- Comune di Loria
- Loria Location within Italy Loria Location within Veneto
- Coordinates: 45°44′N 11°52′E﻿ / ﻿45.733°N 11.867°E
- Country: Italy
- Region: Veneto
- Province: Province of Treviso (TV)
- Frazioni: Bessica, Castione, Ramon

Area
- • Total: 23.2 km^{2} (9.0 sq mi)
- Elevation: 70 m (230 ft)

Population (Dec. 2007)
- • Total: 8,749
- • Density: 377/km^{2} (977/sq mi)
- Demonym: Loriati
- Time zone: UTC+1 (CET)
- • Summer (DST): UTC+2 (CEST)
- Postal code: 31037
- Dialing code: 0423
- Patron saint: Bartolomeo
- Saint day: 24-8
- Website: Official website

= Loria, Veneto =

Loria is a comune (municipality) in the Province of Treviso in the Italian region Veneto, located about 50 km northwest of Venice and about 30 km west of Treviso. As of 31 December 2007, it had a population of 8,749 and an area of 23.2 km2.

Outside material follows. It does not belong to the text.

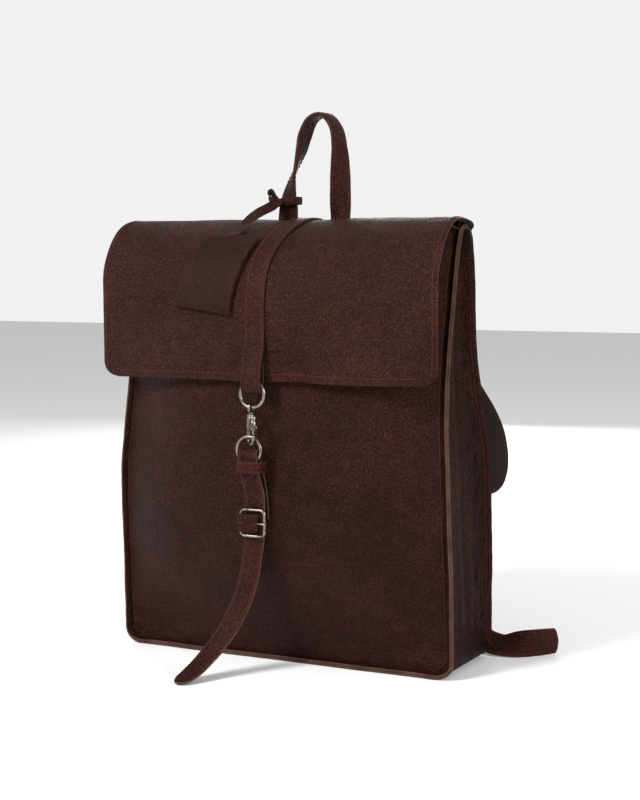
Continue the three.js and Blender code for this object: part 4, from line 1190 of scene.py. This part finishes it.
def add_tag():
    back = sheet("tag_back_leather", leaf_grid(31, 41, 3.0), 1.3, [TAG, NAP, EDGE])
    ride(back, "tag", "leather", "tag_back")
    card = sheet("tag_card_paper", leaf_grid(21, 31, 3.8, 0.08), 0.4, [CARD, CARD, CARD])
    ride(card, "tag", "card", "tag_card")
    front_grid = leaf_grid(31, 41, 5.4)
    front = sheet("tag_front_leather", front_grid, 1.3, [TAG, NAP, EDGE])
    ride(front, "tag", "leather", "tag_front")
    normal = grid_normals(front_grid)
    lines = []
    for j, i in ((2, 2), (2, -3), (-3, 2), (-3, -3)):
        inner_j, inner_i = j + (2 if j > 0 else -2), i + (3 if i > 0 else -3)
        points = np.stack([front_grid[j, i], front_grid[inner_j, inner_i]])
        points = np.linspace(points[0], points[1], 12)
        lines.append((points, np.tile(normal[j, i], (12, 1))))
    ride(stitch_mesh("tag_stitches", lines, 3.4, 2.6, 0.4), "tag", "leather")
    cuff = [[-28, -1.3], [-19.6, -1.9], [-11.2, -1.3], [-8.9, 0.4], [-8.7, 5], [-8.9, 9.6], [-11.2, 11.5],
            [-19.6, 11.9], [-28.2, 11.5], [-30.6, 9.6], [-30.8, 5], [-30.6, 0.4]]
    loop = spline([[a, b, 415.6 + 0.09 * (a + 20)] for a, b in cuff + cuff[:2]], 10)[0][:-10]
    ribbon = Ribbon([[*p] for p in loop[::4]], 3.4, [0, 0, 1], 0.8)
    ride(ribbon_mesh("tag_loop_leather", ribbon, 1.3, [STRAP, NAP, EDGE]), "handle", "leather", "tag_loop")
    bight = [[-24, -3.6, 413], [-29, -4.6, 419], [-32.5, -5, 424.5], [-34.5, -4.6, 420.5], [-31, -4.4, 414.6],
             [-27, -3.8, 411.6]]
    ribbon = Ribbon(bight, 3.4, [0.3, -0.5, 1], 0.8)
    ride(ribbon_mesh("tag_loop_bight", ribbon, 1.2, [STRAP, NAP, EDGE]), "handle", "leather")
    under, lift = flap_surface(-36, 0.515)
    rows = [[-25, -5.4, 416.2, 4.5, [0.9, 0, -0.4]], [-28, -14, 411, 4.8, [0.75, 0, -0.66]],
            [-31.5, -28, 405.6, 4.8, [0.8, 0, -0.6]], [-33.5, -42, 399.4, 4.6, [0.9, 0, -0.4]],
            [-34.5, -55, 392.4, 4.5, [1, 0, 0]], [*(under + lift * 5.2)]]
    ribbon = Ribbon(rows, 4.5, [1, 0, 0], 0.8)
    made = ribbon_mesh("tag_strap_leather", ribbon, 1.6, [STRAP, NAP, EDGE])
    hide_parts("tag_strap")
    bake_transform(made)
    holes = []
    for s in (16.0, 26.0, 36.0):
        centre, normal = ribbon.at(np.array([s - 0.6, s + 0.6]), 0.0, 0.72)
        holes.append((centre, normal))
    # the punched holes are flat dark discs: painted shade
    ride(punched("tag_strap_hole_painted_shade", holes), "tag", "leather")


# ---------------------------------------------------------------- shoulder straps


def plain_back(x, z):
    share = abs(x) / half_width(z)
    return float(back_seam(z) + back_bulge(z) * (1 - share**3))


def add_yoke():
    across, v = lattice(71, 21)
    x = -across * 78
    z = 322 + 26 * v
    y = back_seam(z) + back_bulge(z) * (1 - np.abs(x / half_width(z)) ** 3)
    grid = np.stack([x, y, z], axis=-1)
    made = sheet("strap_yoke_leather", grid, 2.0, [FLAP, NAP, EDGE], inset=-9.4)
    ride(made, "bag", "leather", "strap_yoke")
    normal = grid_normals(grid)
    raised = grid + normal * 9.5
    lines = [(np.repeat(raised[2], 3, axis=0)[::3], normal[2]), (raised[-3], normal[-3]),
             (raised[:, 3], normal[:, 3]), (raised[:, -4], normal[:, -4])]
    ride(stitch_mesh("strap_yoke_stitches", lines), "bag", "leather")


def add_shoulder(label, side):
    def place(rows):
        out = []
        for row in rows:
            new = [side * row[0], row[1], row[2]]
            if len(row) > 3:
                new.append(row[3])
            if len(row) > 4:
                new.append([side * row[4][0], row[4][1], row[4][2]])
            out.append(new)
        return out

    x, y, z = 100, 70, 104
    top_bar = z + 12 - 1.6
    bottom_bar = z - 12 + 1.6
    upper = [
        [50, plain_back(50, 346) + 3.4, 346, 19, [1, 0, 0]], [52, plain_back(52, 332) + 3.6, 332, 19],
        [56, plain_back(56, 316) + 6, 316, 19], [69, 47, 292, 19, [1, 0.1, 0]], [100, 67, 262, 19, [1, 0.5, 0]],
        [129, 81, 234, 18, [0.8, 0.8, 0]], [148, 87, 204, 16, [0.5, 1, 0]], [153, 89, 171, 15, [0.5, 1, 0.1]],
        [147, 89, 151, 15, [0.6, 1, 0.2]], [130, 85, 142, 14, [0.8, 0.7, 0.2]],
        [111, 78, 136, 13, [1, 0.2, 0.1]], [101, 74, 128.4, 12, [1, 0, 0]],
    ]
    ribbon = Ribbon(place(upper), 19, [1, 0, 0], 1.4)
    # The dark nap is on the same mirrored side of both straps. It is the strap's flesh side, and it was also chosen
    # to serve as painted shade on the face that shows where the strap loops behind the bag.
    faces = [NAP, STRAP, DARK_EDGE] if side > 0 else [STRAP, NAP, DARK_EDGE]
    made = ribbon_mesh(f"shoulder_strap_{label}_leather", ribbon, 4.0, faces, wobble=0.3)
    ride(made, "bag", "leather", f"shoulder_strap_{label}")
    stitches = edge_lines(ribbon, 4.0, inset=3.6, back=True, start=4)
    chape = [
        [x, y - 3.2, top_bar + 8], [x, y - 3.1, top_bar + 3], [x, y - 2.2, top_bar - 2.2], [x, y, top_bar - 3.1],
        [x, y + 2.2, top_bar - 2.2], [x, y + 3.1, top_bar + 1], [x, y + 2.2, top_bar + 5],
    ]
    for part, shift in (("a", -6.4), ("b", 6.4)):
        rows = [[a + shift, b, c] for a, b, c in chape]
        made = ribbon_mesh(f"rear_chape_{label}_{part}", Ribbon(place(rows), 4.5, [1, 0, 0], 0.7), 1.5, [STRAP, NAP, DARK_EDGE])
        if part == "a":
            ride(made, "bag", "leather", f"rear_chape_{label}")
        else:
            ride(made, "bag", "leather")
    line = frame_line(side * x, y, z, 15.5 - 1.6, 12 - 1.6, 4.0)
    made = assemble(f"rear_buckle_{label}_metal", [tube(line, 1.6, 14, closed=True)], METAL)
    ride(made, "bag", "metal", f"rear_buckle_{label}")
    angles = np.linspace(0, 2 * math.pi, 24, endpoint=False)
    hub = np.stack([np.full(24, side * x), y + 2.2 * np.cos(angles), top_bar + 2.2 * np.sin(angles)], axis=1)
    tongue = spline(place([[x, y + 0.6, top_bar - 2.1], [x, y + 1.2, top_bar - 8], [x, y + 2.2, bottom_bar + 4],
                           [x, y + 2.9, bottom_bar - 2.4]]), 8)[0]
    made = assemble(f"rear_prong_{label}_metal", [tube(hub, 0.55, 10, closed=True), tube(tongue, 0.95, 12)], METAL)
    ride(made, f"rear_prong_{label}", "metal", f"rear_prong_{label}")
    adjuster = [
        [142, plain_back(142, 8) + 1.9, 8, 12, [1, 0, 0]], [140, plain_back(140, 26) + 2.2, 26, 12],
        [124, plain_back(124, 52) + 3.6, 52, 12], [104, 64.2, 78, 12], [x, 65.6, z - 17, 12],
        [x, y - 3.7, z - 10.4, 12], [x, y - 1.6, z - 5, 12], [x, y + 3.2, z + 3, 12], [x, y + 5.6, z + 8, 12],
        [x, y + 6.8, z + 13, 12], [x, y + 11, z + 18, 12], [x + 1, y + 16.4, z + 19.6, 12],
        [x + 2, y + 21.6, z + 16, 12], [x + 3, y + 24, z + 6, 12], [x + 6, y + 26, z - 16, 12, [1, 0.1, 0]],
        [x + 14, y + 25, 56, 12, [1, 0.3, 0]], [x + 23, y + 18, 34, 12, [0.8, 0.6, 0.3]],
        [x + 37, y + 6, 17, 12, [0.5, 0.75, 0.45]], [x + 54, y - 4, 11.4, 12, [0.2, 0.8, 0.56]],
        [x + 72, y - 10, 9.6, 12, [0.15, 0.75, 0.64]], [x + 92, y - 5, 12, 12, [0, 0.4, 0.92]],
        [x + 107, y + 7, 12.8, 12, [0, 0.15, 0.99]], [x + 116, y + 18, 12.9, 11.5],
    ]
    ribbon = rounded_end(Ribbon(place(adjuster), 12, [1, 0, 0], 1.2), 4.0)
    made = ribbon_mesh(f"adjuster_{label}_leather", ribbon, 2.2, [STRAP, STRAP, EDGE], wobble=0.25)
    ride(made, "bag", "leather", f"adjuster_{label}")
    stitches += edge_lines(ribbon, 2.2, inset=2.6, back=True, start=4, stop=10)
    ride(stitch_mesh(f"shoulder_stitches_{label}", stitches), "bag", "leather")


def dress_inside():
    """Inner pieces that keep their CAD shape get their own material."""
    for node, material in (("base_board", BOARD), ("back_foam", FOAM), ("divider", LINING_FLAT),
                           ("lining_base", LINING_FLAT), ("divider_binding", NAP)):
        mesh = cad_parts[node].data
        mesh.materials.clear()
        mesh.materials.append(material)


add_camera()
add_studio()
add_front()
add_back()
add_gussets()
add_seams()
add_base()
add_flap()
add_flap_strap()
ring_mesh("upper_ring_metal", UPPER, "clasp_loop", "upper_ring")
add_hook()
ring_mesh("lower_ring_metal", LOWER, "lower_ring", "lower_ring")
add_lower_strap()
add_keeper()
add_buckle()
add_handle()
add_tag()
add_yoke()
add_shoulder("left", -1)
add_shoulder("right", 1)
dress_inside()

The municipality of Loria contains the frazioni (subdivisions, mainly villages and hamlets) Bessica, Castione, and Ramon.

Loria borders the following municipalities: Cassola, Castello di Godego, Galliera Veneta, Mussolente, Riese Pio X, Rossano Veneto, San Martino di Lupari, San Zenone degli Ezzelini.